Which services should you prioritize at the beginning?
When starting a new MLOps project, focus on the essentials:
- GitHub Repositories: This is non-negotiable. Create a repository to establish your single source of truth.
- GitHub Actions: Start simple. Create a basic workflow to run linters and unit tests on every push or pull request. This builds a foundation for quality and automation that you can expand over time.
Mastering these two services will provide the most immediate value and set your project up for success.

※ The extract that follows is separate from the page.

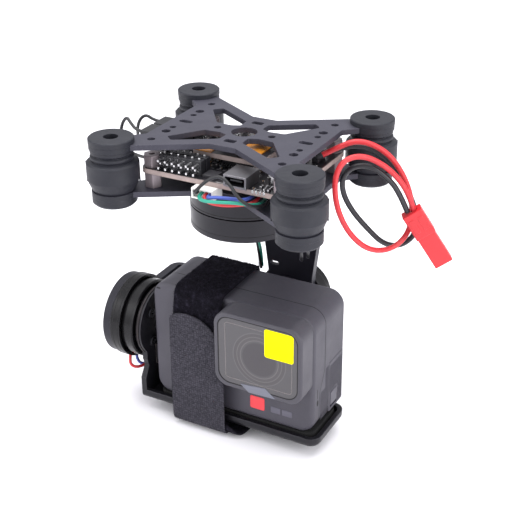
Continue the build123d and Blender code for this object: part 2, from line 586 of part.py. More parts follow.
# ---------------------------------------------------------------- camera tray
def tray():
    inner_left = TRAY_X[0] + SIDE_T
    pan = box(TRAY_X, TRAY_Y, (TRAY_BOTTOM, LIP_TOP))
    pan = fillet(pan.edges().filter_by(Axis.Z).group_by(Axis.X)[-1], 4.0)
    heel = pan.faces().sort_by(Axis.Z)[0].edges().filter_by(Axis.X).sort_by(Axis.Y)[-1]
    pan = fillet(heel, TRAY_HEEL_R)
    hollow = box((inner_left, TRAY_X[1] - TRAY_T), (TRAY_Y[0] + TRAY_T, TRAY_Y[1] - TRAY_T),
                 (TRAY_BOTTOM + TRAY_T, LIP_TOP))
    pan -= fillet(hollow.edges().filter_by(Axis.Z).group_by(Axis.X)[-1], 2.6)
    mid = (TRAY_Y[0] + TRAY_Y[1]) / 2
    half = (TRAY_Y[1] - TRAY_Y[0]) / 2
    rise = AXIS_Z - LIP_TOP
    profile = [(TRAY_Y[0], 0), (TRAY_Y[0], 5.6), (TRAY_Y[0] + 2.6, 9.8), (PITCH_Y - 9.2, 12.6),
               (PITCH_Y - 9.2, rise), (PITCH_Y + 9.2, rise), (PITCH_Y + 9.2, 12.6),
               (TRAY_Y[1] - 2.6, 9.8), (TRAY_Y[1], 5.6), (TRAY_Y[1], 0)]
    sketch = make_face(Polyline(*[(y, LIP_TOP - 0.5 + z) for y, z in profile], close=True))
    sketch += Pos(PITCH_Y, AXIS_Z) * Circle(TRAY_DISC_R)
    side = Plane.YZ * sketch
    side = Pos(TRAY_X[0], 0, 0) * extrude(side, SIDE_T)
    boss = rod_x(PITCH_Y, AXIS_Z, PITCH_END_X + SIDE_LEG_T + PITCH.length, TRAY_X[0], 9.6)
    body = pan + side + boss
    body -= rod_x(PITCH_Y, AXIS_Z, -40.0, inner_left, PITCH.shaft_r + 1.2)
    for y, z in corners((5.8, 5.8)):
        body -= rod_x(PITCH_Y + y, AXIS_Z + z, -40.0, inner_left, 1.0 + AIR)
    for x in (2.0, 12.0, 22.0):
        slot = Pos(x, mid, TRAY_BOTTOM + TRAY_T / 2) * Box(5.0, half, 2.0)
        body -= fillet(slot.edges().filter_by(Axis.Z), 2.0)
    add("camera_tray", body)

    screws = []
    for y, z in corners((5.8, 5.8)):
        place = Pos(inner_left, PITCH_Y + y, AXIS_Z + z) * Rot(0, 90, 0)
        screws.append(place * screw(1.0, 1.8, 1.1, 2.6))
    add("tray_screws", *screws)

    pad = box((-31.0, 30.2), (-10.2, 10.0), (TRAY_BOTTOM + TRAY_T, CAM_BOTTOM))
    add("tray_pad", fillet(pad.edges().filter_by(Axis.Z), 3.0))
    add("motion_sensor", box((-35.2, -32.4), (-5.5, 2.5), (-93.5, -85.5)))


def strap():
    """Hook-and-loop band round camera and tray, with its overlapping tab in front."""
    gap = 0.35
    low_y, high_y = TRAY_Y[0] - gap, CAM_BACK + gap
    outline = [(low_y, TRAY_BOTTOM - 1.5), (-3.0, TRAY_BOTTOM - 1.5), (5.0, TRAY_BOTTOM - gap),
               (TRAY_Y[1] + gap, TRAY_BOTTOM - gap),
               (TRAY_Y[1] + gap, LIP_TOP - 1.3), (high_y, LIP_TOP + 1.5), (high_y, CAM_TOP + gap),
               (CAM_FRONT - gap, CAM_TOP + gap), (low_y, CAM_TOP - 9.0)]
    inner = make_face(Polyline(*outline, close=True))
    heel = inner.vertices().sort_by(lambda v: v.Y - v.X)[0]
    inner = fillet(heel, TRAY_HEEL_R + gap)
    sharp = inner.vertices().sort_by(lambda v: v.X + v.Y)
    inner = fillet([v for v in sharp if v.Y > LIP_TOP + 2 or v.X < 0], 1.6)
    outer = offset(inner, STRAP_T)
    band = Plane.YZ * (outer - inner)
    band = Pos(STRAP_X[0], 0, 0) * extrude(band, STRAP_X[1] - STRAP_X[0])
    front = low_y - STRAP_T
    tab = box(STRAP_X, (front - 0.1 - TAB_T, front - 0.1), (TRAY_BOTTOM + 0.6, -64.0))
    top = tab.edges().filter_by(Axis.Y).group_by(Axis.Z)[-1]
    add("camera_strap", band, fillet(top, 6.0))


# ---------------------------------------------------------------- action camera
def camera_block(y0, y1, inset=0.0):
    face = Pos(PAYLOAD_X, (CAM_TOP + CAM_BOTTOM) / 2) * RectangleRounded(
        CAM[0] - 2 * inset, CAM[2] - 2 * inset, CAM_EDGE_R - inset)
    return Pos(0, y1, 0) * extrude(Plane.XZ * face, y1 - y0)


SHUTTER_X = -14.0
SHUTTER_Y = 6.5
SHUTTER_R = 4.0
DOOR_Y = (2.0, 13.2)
DOOR_Z = (-99.0, -78.5)
DOOR_T = 1.3
LATCH_Y = (3.4, 8.4)
LATCH_Z = (-96.8, -91.6)
LATCH_TRAVEL = 1.0


def ahead_of_seam():
    """Everything in front of the line where the two shells meet."""
    seam = [(SEAM_TOP_Y, CAM_TOP + 1), (SEAM_TOP_Y, -79.0), (SEAM_LOW_Y + 0.6, -86.2),
            (SEAM_LOW_Y, CAM_BOTTOM - 1)]
    face = make_face(Polyline(*seam, (CAM_FRONT - 1, CAM_BOTTOM - 1), (CAM_FRONT - 1, CAM_TOP + 1), close=True))
    return extrude(Plane.YZ * face, 2 * CAM[0], both=True)


def camera():
    ahead = ahead_of_seam()
    front = camera_block(CAM_FRONT, 1.0)
    front = fillet(front.faces().sort_by(Axis.Y)[0].edges(), 1.6)
    front -= camera_block(CAM_FRONT + WALL, 1.0, WALL)
    front &= ahead
    hood = Pos(sum(LENS_X) / 2, sum(LENS_Z) / 2) * RectangleRounded(
        LENS_X[1] - LENS_X[0], LENS_Z[1] - LENS_Z[0], 5.0)
    hood_depth = CAM_FRONT + 1.0 - LENS_FRONT
    surround = Pos(0, CAM_FRONT, 0) * extrude(Plane.XZ * hood, CAM_FRONT - LENS_FRONT)
    surround = fillet(surround.faces().sort_by(Axis.Y)[0].edges(), 0.9)
    opening = Pos(*PANEL_C) * RectangleRounded(PANEL[0] - 2.6, PANEL[1] - 2.6, 2.0)
    surround -= Pos(0, CAM_FRONT, 0) * extrude(Plane.XZ * opening, hood_depth)
    window_face = Pos(*PANEL_C) * RectangleRounded(*PANEL, 4.0)
    window_seat = Pos(0, LENS_FRONT + 1.2, 0) * extrude(
        Plane.XZ * Pos(*PANEL_C) * RectangleRounded(PANEL[0] + 0.4, PANEL[1] + 0.4, 4.2), 1.2)
    surround -= window_seat
    front -= rod_y(*LENS_C, CAM_FRONT, CAM_FRONT + WALL, 8.2)
    add("camera_front_shell", front)
    add("lens_surround", surround)
    add("lens_window", Pos(0, LENS_FRONT + 1.1, 0) * extrude(Plane.XZ * window_face, 1.0))

    barrel = rod_y(*LENS_C, LENS_FRONT + 2.2, -2.0, 7.9)
    barrel -= rod_y(*LENS_C, LENS_FRONT + 2.2, LENS_FRONT + 4.4, 6.2)
    barrel -= rod_y(*LENS_C, LENS_FRONT + 4.4, LENS_FRONT + 7.0, 4.4)
    add("lens_barrel", barrel)

    rear = camera_block(-8.0, CAM_BACK)
    rear = fillet(rear.faces().sort_by(Axis.Y)[-1].edges(), 1.6)
    rear -= camera_block(-8.0, CAM_BACK - WALL, WALL)
    rear -= ahead
    button = rod(SHUTTER_X, SHUTTER_Y, CAM_TOP - WALL, CAM_TOP, SHUTTER_R + 0.12)
    rear -= button
    mode_hole = rod_x(SHUTTER_Y, -72.0, CAM_LEFT, CAM_LEFT + WALL, 2.6 + 0.12)
    rear -= mode_hole
    rear -= box((CAM_RIGHT - DOOR_T - 0.2, CAM_RIGHT + 1), DOOR_Y, DOOR_Z)
    rear -= box((PAYLOAD_X - 22.0, PAYLOAD_X + 22.0), (CAM_BACK - 0.8, CAM_BACK), (-94.4, -62.6))
    add("camera_rear_shell", rear)
    screen = box((PAYLOAD_X - 21.9, PAYLOAD_X + 21.9), (CAM_BACK - 0.8, CAM_BACK - 0.1), (-94.3, -62.7))
    add("rear_screen", screen)
    battery = box((2.0, 27.0), (2.4, 11.6), (-98.4, -66.0))
    add("battery", fillet(battery.edges().filter_by(Axis.Z), 1.5))

    cap = rod(SHUTTER_X, SHUTTER_Y, CAM_TOP - WALL - 0.4, CAM_TOP, SHUTTER_R)
    cap += rod(SHUTTER_X, SHUTTER_Y, CAM_TOP - WALL - 1.0, CAM_TOP - WALL - 0.4, SHUTTER_R)
    add("shutter_button", cap)
    add("mode_button", rod_x(SHUTTER_Y, -72.0, CAM_LEFT - 0.3, CAM_LEFT + WALL + 0.4, 2.6))

    pivot_z = DOOR_Z[1] - 0.12 - DOOR_T / 2
    door = box((CAM_RIGHT - DOOR_T, CAM_RIGHT), (DOOR_Y[0] + 0.12, DOOR_Y[1] - 0.12),
               (DOOR_Z[0] + 0.12, pivot_z))
    door = fillet(door.edges().filter_by(Axis.X).group_by(Axis.Z)[0], 0.8)
    door += rod_y(CAM_RIGHT - DOOR_T / 2, pivot_z, DOOR_Y[0] + 0.12, DOOR_Y[1] - 0.12, DOOR_T / 2)
    door -= box((CAM_RIGHT - 0.75, CAM_RIGHT + 1.0), (LATCH_Y[0] - 0.12, LATCH_Y[1] + 0.12),
                (LATCH_Z[0] - LATCH_TRAVEL - 0.2, LATCH_Z[1] + 0.12))
    add("side_door", door)
    latch = box((CAM_RIGHT - 0.7, CAM_RIGHT + 0.15), LATCH_Y, LATCH_Z)
    add("door_latch", fillet(latch.edges().filter_by(Axis.X), 0.5))


def held_cables():
    add("arm_cable", tube(ARM_CABLE, 2.2))
    add("pitch_wires", *[tube(points, WIRE_T) for points in PITCH_WIRES])


top_plate()
dampers()
lower_plate()
standoffs()
controller()
power_lead()
deck_wires()
motors()
yaw_arm()
roll_arm()
tray()
strap()
camera()
held_cables()

os.makedirs("parts", exist_ok=True)
for node, shape in nodes.items():
    export_step(shape, f"parts/{node}.step")
print(len(nodes), "nodes")
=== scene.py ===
import math
import random

import bmesh
import bpy
from mathutils import Matrix, Vector, noise


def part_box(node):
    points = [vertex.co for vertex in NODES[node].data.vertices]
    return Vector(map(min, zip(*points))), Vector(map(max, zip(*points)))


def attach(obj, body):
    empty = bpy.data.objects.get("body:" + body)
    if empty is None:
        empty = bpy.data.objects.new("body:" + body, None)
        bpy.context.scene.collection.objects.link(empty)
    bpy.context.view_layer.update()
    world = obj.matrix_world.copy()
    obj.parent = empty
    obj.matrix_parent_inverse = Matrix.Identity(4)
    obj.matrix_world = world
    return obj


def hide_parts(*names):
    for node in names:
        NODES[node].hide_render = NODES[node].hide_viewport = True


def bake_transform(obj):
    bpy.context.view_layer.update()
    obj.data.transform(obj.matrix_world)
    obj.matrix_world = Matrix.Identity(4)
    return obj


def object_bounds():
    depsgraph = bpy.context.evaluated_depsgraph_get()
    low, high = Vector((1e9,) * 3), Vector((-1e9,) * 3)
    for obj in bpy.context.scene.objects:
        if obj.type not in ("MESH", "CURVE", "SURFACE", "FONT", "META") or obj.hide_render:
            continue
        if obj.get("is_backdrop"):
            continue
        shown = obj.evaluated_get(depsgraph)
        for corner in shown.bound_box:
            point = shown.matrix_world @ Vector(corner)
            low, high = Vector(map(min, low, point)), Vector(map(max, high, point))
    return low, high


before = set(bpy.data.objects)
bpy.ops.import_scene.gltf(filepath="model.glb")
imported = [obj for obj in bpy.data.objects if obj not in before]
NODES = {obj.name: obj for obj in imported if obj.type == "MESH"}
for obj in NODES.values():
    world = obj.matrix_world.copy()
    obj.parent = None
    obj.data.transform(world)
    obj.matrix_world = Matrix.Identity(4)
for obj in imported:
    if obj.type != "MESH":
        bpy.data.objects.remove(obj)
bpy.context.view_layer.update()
MM = 0.001

# -------- camera
camera_data = bpy.data.cameras.new("view_camera")
camera_data.lens = 76.785
camera_data.sensor_width = 36.0
camera_data.sensor_fit = "HORIZONTAL"
camera_data.clip_start = 0.01
camera_data.clip_end = 20.0
view_camera = bpy.data.objects.new("view_camera", camera_data)
RIGHT = Vector((0.88042911, 0.47409365, -0.00893299))
UP = Vector((-0.2066728, 0.40062672, 0.89262791))
BACK = Vector((0.42676802, -0.78404939, 0.45070569))
PLACE = Vector((0.158433, -0.284819, 0.120707))
view_camera.matrix_world = Matrix((
    (RIGHT.x, UP.x, BACK.x, PLACE.x),
    (RIGHT.y, UP.y, BACK.y, PLACE.y),
    (RIGHT.z, UP.z, BACK.z, PLACE.z),
    (0.0, 0.0, 0.0, 1.0),
))
bpy.context.scene.collection.objects.link(view_camera)
bpy.context.scene.camera = view_camera
bpy.context.scene.view_settings.view_transform = "Standard"


# -------- material helpers
def srgb(r, g, b):
    """Linear colour from 0-255 display values."""
    out = []
    for c in (r, g, b):
        c = c / 255
        out.append(c / 12.92 if c <= 0.04045 else ((c + 0.055) / 1.055) ** 2.4)
    return (*out, 1.0)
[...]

You can integrate other services like GitHub Packages or Security as your project's complexity grows.
How do you configure GitHub for an MLOps project?
Setting up your project correctly is a critical first step.
-
Create a New Repository on GitHub:
- Navigate to github.com/new.
- Give your repository a clear, descriptive name (e.g.,
customer-churn-prediction
). - Add a concise description.
- Choose whether the repository is public or private.
- Crucially, initialize it with a README, a .gitignore file (select the Python template), and a LICENSE (e.g., MIT or Apache 2.0).
-
Clone the Repository and Set Up Locally:
- Clone the new repository to your local machine:
git clone [Your-GitHub-Repository-URL]
. - Navigate into the project directory:
cd [repository-name]
. - Create your project structure, add your initial scripts, notebooks, and files.
- Clone the new repository to your local machine:
-
Commit and Push Your Initial Work:
- Add your files to the staging area:
git add .
- Commit the changes with a descriptive message:
git commit -m "feat: Initial project structure and data exploration"
- Push your commit to the
main
branch on GitHub:git push origin main
- Add your files to the staging area:
-
Protect Your Main Branch:
- In your repository settings on GitHub, go to
Branches
and add a branch protection rule formain
. - Require pull request reviews before merging and require status checks (like your CI build) to pass. This prevents direct pushes to
main
and ensures all changes are reviewed and tested.
- In your repository settings on GitHub, go to
This setup establishes a professional workflow, protects your primary codebase, and prepares your project for collaboration and automation.